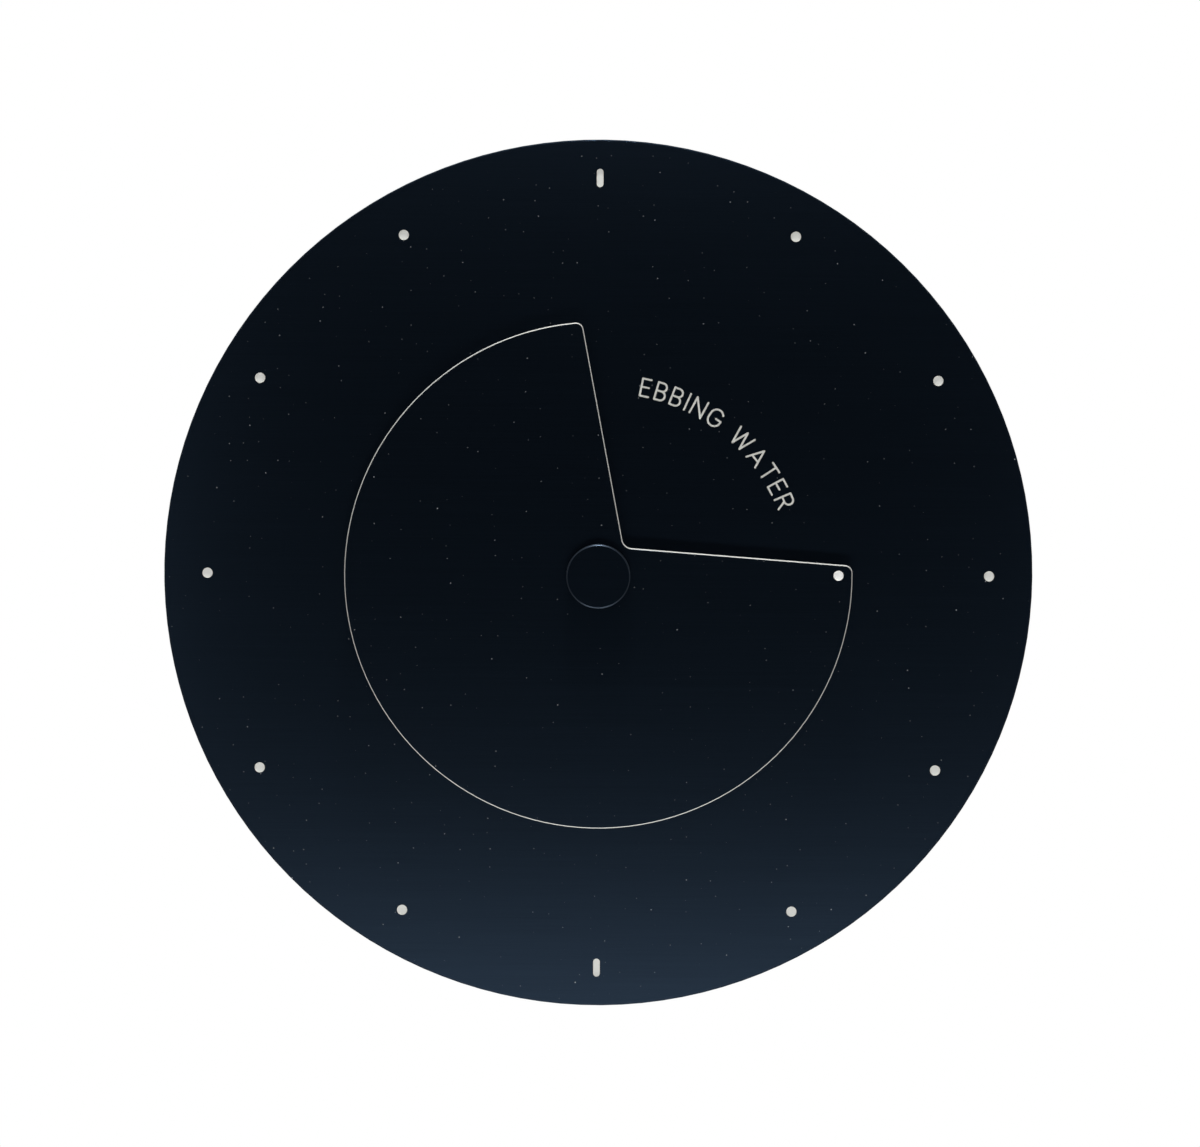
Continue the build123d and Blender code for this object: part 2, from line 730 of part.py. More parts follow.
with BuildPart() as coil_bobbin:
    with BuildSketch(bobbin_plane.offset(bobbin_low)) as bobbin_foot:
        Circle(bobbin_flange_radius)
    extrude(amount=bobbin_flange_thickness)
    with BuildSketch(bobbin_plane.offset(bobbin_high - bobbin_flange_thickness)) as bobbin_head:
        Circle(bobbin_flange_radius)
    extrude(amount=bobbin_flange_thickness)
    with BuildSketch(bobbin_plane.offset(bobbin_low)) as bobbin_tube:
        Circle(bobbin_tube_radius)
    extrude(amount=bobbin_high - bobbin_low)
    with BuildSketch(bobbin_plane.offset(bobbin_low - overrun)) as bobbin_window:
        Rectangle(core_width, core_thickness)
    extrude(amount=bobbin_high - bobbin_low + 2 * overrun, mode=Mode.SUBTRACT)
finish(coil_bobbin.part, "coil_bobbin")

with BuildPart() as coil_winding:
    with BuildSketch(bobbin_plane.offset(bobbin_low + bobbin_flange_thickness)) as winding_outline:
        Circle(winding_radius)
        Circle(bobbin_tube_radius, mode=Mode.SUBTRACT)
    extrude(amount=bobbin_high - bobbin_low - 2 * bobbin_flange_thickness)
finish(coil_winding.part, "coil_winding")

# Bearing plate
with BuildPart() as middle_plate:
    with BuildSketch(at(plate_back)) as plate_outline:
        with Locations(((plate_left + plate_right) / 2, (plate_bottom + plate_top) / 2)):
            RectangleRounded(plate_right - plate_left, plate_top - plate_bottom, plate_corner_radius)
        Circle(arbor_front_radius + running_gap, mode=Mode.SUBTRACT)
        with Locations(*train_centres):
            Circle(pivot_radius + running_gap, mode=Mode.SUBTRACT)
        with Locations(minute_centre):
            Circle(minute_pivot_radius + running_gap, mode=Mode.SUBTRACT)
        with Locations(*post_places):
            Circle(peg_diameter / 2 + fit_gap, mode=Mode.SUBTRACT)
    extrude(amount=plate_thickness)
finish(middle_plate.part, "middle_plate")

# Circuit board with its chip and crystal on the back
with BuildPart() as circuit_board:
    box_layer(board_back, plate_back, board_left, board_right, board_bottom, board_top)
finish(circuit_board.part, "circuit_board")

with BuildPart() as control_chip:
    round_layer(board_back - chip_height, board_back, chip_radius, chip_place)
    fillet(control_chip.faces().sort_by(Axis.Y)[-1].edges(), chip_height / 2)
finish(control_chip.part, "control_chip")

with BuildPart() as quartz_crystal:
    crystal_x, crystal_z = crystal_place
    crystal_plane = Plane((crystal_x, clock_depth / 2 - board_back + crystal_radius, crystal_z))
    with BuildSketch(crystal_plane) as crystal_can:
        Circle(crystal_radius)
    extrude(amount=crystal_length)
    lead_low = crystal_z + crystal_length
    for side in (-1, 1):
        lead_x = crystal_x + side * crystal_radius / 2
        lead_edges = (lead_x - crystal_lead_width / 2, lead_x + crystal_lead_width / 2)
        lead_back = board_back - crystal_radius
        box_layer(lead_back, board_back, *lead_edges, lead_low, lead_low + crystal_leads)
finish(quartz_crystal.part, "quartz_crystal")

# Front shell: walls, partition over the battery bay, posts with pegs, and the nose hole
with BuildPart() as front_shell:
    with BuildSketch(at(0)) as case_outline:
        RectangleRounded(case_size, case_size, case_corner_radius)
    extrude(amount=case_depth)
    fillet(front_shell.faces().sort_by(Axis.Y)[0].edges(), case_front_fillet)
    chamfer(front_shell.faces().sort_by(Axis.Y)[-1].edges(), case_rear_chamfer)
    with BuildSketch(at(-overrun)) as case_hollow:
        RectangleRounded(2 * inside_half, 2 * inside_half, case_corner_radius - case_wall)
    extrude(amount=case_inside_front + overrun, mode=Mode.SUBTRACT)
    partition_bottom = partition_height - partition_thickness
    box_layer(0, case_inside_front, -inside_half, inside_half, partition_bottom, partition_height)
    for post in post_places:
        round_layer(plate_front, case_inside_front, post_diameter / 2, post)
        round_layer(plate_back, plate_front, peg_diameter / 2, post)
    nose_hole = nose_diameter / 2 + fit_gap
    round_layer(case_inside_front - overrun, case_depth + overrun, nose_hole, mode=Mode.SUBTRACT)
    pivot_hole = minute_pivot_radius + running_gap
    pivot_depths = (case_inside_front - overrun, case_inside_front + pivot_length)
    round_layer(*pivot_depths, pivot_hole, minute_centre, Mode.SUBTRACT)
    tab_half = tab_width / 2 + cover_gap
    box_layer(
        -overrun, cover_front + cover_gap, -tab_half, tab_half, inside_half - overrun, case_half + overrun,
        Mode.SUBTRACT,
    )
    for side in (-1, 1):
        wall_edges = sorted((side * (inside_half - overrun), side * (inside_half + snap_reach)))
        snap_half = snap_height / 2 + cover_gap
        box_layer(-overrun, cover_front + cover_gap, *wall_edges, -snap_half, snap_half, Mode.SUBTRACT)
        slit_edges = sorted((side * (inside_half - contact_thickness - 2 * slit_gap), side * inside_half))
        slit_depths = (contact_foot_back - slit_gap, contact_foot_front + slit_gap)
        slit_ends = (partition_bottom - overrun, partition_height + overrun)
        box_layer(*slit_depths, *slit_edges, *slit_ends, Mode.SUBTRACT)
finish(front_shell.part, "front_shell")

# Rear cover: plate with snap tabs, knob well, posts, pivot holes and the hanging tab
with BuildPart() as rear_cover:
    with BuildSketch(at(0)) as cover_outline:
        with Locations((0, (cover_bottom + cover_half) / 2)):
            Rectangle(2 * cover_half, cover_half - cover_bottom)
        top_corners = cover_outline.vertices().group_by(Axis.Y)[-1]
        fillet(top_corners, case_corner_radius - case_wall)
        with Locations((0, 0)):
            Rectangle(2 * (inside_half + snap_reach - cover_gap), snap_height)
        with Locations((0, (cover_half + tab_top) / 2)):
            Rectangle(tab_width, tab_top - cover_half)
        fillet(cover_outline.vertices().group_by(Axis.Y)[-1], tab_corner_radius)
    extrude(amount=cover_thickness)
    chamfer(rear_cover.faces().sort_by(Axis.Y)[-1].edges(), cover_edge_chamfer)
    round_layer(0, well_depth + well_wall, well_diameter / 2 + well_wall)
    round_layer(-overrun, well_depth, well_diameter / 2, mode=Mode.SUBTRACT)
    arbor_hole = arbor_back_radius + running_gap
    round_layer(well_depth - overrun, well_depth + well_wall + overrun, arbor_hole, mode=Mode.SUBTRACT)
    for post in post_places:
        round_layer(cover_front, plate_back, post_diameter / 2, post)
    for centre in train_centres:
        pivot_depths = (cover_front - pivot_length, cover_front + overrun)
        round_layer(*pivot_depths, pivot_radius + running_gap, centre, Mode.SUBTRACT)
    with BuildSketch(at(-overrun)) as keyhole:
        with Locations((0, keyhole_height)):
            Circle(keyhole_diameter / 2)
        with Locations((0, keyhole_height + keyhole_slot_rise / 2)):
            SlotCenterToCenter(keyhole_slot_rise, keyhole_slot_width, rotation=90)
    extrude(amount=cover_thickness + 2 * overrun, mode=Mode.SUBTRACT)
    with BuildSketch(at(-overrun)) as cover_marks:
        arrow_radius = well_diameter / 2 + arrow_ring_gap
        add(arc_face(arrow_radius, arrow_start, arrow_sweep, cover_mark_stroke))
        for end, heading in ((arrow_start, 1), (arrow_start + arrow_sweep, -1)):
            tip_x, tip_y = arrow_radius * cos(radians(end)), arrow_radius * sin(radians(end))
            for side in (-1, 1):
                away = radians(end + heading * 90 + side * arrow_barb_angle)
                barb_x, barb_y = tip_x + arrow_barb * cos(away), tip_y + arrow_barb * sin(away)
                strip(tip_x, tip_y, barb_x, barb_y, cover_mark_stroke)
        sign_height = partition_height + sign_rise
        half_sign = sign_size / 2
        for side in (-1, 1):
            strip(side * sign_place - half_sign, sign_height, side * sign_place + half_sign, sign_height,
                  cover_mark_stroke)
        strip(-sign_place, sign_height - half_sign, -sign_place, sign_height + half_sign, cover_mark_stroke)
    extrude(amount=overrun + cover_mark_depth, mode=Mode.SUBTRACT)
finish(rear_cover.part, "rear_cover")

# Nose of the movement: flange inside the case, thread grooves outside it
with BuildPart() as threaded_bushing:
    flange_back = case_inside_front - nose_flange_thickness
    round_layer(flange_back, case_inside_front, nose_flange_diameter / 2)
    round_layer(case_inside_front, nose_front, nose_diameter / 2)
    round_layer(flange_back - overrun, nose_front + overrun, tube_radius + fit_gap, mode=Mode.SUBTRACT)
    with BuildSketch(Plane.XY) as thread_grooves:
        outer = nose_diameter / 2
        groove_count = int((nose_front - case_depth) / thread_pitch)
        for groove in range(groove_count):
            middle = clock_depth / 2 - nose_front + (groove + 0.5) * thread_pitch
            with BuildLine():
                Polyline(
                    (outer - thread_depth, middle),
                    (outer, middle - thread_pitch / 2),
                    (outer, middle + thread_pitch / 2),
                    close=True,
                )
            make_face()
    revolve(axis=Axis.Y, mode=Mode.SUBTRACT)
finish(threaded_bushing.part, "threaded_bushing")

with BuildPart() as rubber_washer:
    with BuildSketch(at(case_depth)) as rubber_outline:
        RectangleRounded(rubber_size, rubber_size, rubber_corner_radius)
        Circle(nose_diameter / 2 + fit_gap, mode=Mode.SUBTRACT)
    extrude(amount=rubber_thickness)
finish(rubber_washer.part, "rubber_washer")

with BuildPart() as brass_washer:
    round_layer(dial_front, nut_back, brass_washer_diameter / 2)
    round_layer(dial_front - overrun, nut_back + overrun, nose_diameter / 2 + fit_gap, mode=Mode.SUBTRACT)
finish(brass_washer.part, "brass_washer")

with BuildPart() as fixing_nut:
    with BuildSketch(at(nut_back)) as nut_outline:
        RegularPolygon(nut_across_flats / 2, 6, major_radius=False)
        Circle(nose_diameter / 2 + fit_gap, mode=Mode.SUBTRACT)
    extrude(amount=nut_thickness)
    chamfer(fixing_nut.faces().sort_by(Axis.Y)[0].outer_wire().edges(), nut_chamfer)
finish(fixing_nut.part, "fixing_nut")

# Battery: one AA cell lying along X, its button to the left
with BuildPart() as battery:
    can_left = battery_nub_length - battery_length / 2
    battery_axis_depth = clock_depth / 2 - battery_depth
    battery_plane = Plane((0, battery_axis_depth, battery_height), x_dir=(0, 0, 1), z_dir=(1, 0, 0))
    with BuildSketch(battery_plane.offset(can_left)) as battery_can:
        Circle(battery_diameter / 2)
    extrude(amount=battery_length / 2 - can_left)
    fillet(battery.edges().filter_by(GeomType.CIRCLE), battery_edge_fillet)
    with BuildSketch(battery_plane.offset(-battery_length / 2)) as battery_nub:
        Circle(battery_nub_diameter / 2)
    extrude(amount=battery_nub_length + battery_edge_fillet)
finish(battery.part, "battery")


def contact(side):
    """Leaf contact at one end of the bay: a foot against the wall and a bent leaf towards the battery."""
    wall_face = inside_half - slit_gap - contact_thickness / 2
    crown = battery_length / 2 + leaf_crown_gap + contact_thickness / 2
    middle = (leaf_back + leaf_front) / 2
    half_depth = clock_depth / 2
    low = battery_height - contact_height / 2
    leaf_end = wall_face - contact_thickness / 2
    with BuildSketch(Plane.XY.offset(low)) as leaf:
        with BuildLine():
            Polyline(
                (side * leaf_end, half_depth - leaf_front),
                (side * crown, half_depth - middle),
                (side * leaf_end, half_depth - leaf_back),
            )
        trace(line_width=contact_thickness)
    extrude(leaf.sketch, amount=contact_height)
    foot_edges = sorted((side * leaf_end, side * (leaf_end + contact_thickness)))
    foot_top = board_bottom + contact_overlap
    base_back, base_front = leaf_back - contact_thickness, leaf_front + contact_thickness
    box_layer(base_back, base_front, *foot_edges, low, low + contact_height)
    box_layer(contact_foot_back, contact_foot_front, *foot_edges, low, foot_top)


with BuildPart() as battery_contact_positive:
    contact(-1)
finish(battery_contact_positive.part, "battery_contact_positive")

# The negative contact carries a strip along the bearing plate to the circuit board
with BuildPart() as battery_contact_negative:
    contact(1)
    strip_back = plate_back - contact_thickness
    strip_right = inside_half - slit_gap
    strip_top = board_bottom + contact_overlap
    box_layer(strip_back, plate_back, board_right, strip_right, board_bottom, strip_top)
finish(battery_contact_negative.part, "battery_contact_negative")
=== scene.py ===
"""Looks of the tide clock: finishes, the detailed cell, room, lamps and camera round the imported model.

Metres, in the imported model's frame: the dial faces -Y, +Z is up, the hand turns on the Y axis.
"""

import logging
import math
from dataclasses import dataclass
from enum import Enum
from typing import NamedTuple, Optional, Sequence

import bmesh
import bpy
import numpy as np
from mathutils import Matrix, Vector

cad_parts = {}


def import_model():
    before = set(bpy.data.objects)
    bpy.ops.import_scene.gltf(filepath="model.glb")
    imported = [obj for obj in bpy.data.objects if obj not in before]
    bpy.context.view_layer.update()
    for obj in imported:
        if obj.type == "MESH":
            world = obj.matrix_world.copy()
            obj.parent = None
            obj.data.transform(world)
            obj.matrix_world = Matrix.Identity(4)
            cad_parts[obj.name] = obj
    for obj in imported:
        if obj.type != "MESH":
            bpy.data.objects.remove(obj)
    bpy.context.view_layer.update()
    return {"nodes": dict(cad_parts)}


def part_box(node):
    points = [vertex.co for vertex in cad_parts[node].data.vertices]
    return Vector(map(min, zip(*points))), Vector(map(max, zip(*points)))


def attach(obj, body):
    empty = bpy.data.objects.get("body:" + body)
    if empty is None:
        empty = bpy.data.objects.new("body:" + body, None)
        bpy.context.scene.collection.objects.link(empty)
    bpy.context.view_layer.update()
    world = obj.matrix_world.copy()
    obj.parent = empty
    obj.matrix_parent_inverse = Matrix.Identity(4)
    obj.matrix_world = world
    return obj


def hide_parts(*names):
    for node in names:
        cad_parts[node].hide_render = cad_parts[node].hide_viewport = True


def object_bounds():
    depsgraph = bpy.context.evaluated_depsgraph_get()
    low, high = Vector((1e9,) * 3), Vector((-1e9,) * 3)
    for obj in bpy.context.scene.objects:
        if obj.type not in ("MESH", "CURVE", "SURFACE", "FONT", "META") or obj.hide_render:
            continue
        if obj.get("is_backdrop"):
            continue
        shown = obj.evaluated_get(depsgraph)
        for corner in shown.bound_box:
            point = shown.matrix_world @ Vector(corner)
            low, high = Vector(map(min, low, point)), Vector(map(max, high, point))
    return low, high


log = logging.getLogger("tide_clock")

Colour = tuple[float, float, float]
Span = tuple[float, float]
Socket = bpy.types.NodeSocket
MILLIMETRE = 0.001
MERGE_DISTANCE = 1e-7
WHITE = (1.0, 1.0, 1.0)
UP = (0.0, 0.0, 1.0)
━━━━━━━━
The line containing "# The negative" opens the part, and the line containing "points = [vertex.co" closes it. Output that part exactly, with both, and only that.

§ Task result
# The negative contact carries a strip along the bearing plate to the circuit board
with BuildPart() as battery_contact_negative:
    contact(1)
    strip_back = plate_back - contact_thickness
    strip_right = inside_half - slit_gap
    strip_top = board_bottom + contact_overlap
    box_layer(strip_back, plate_back, board_right, strip_right, board_bottom, strip_top)
finish(battery_contact_negative.part, "battery_contact_negative")
=== scene.py ===
"""Looks of the tide clock: finishes, the detailed cell, room, lamps and camera round the imported model.

Metres, in the imported model's frame: the dial faces -Y, +Z is up, the hand turns on the Y axis.
"""

import logging
import math
from dataclasses import dataclass
from enum import Enum
from typing import NamedTuple, Optional, Sequence

import bmesh
import bpy
import numpy as np
from mathutils import Matrix, Vector

cad_parts = {}


def import_model():
    before = set(bpy.data.objects)
    bpy.ops.import_scene.gltf(filepath="model.glb")
    imported = [obj for obj in bpy.data.objects if obj not in before]
    bpy.context.view_layer.update()
    for obj in imported:
        if obj.type == "MESH":
            world = obj.matrix_world.copy()
            obj.parent = None
            obj.data.transform(world)
            obj.matrix_world = Matrix.Identity(4)
            cad_parts[obj.name] = obj
    for obj in imported:
        if obj.type != "MESH":
            bpy.data.objects.remove(obj)
    bpy.context.view_layer.update()
    return {"nodes": dict(cad_parts)}


def part_box(node):
    points = [vertex.co for vertex in cad_parts[node].data.vertices]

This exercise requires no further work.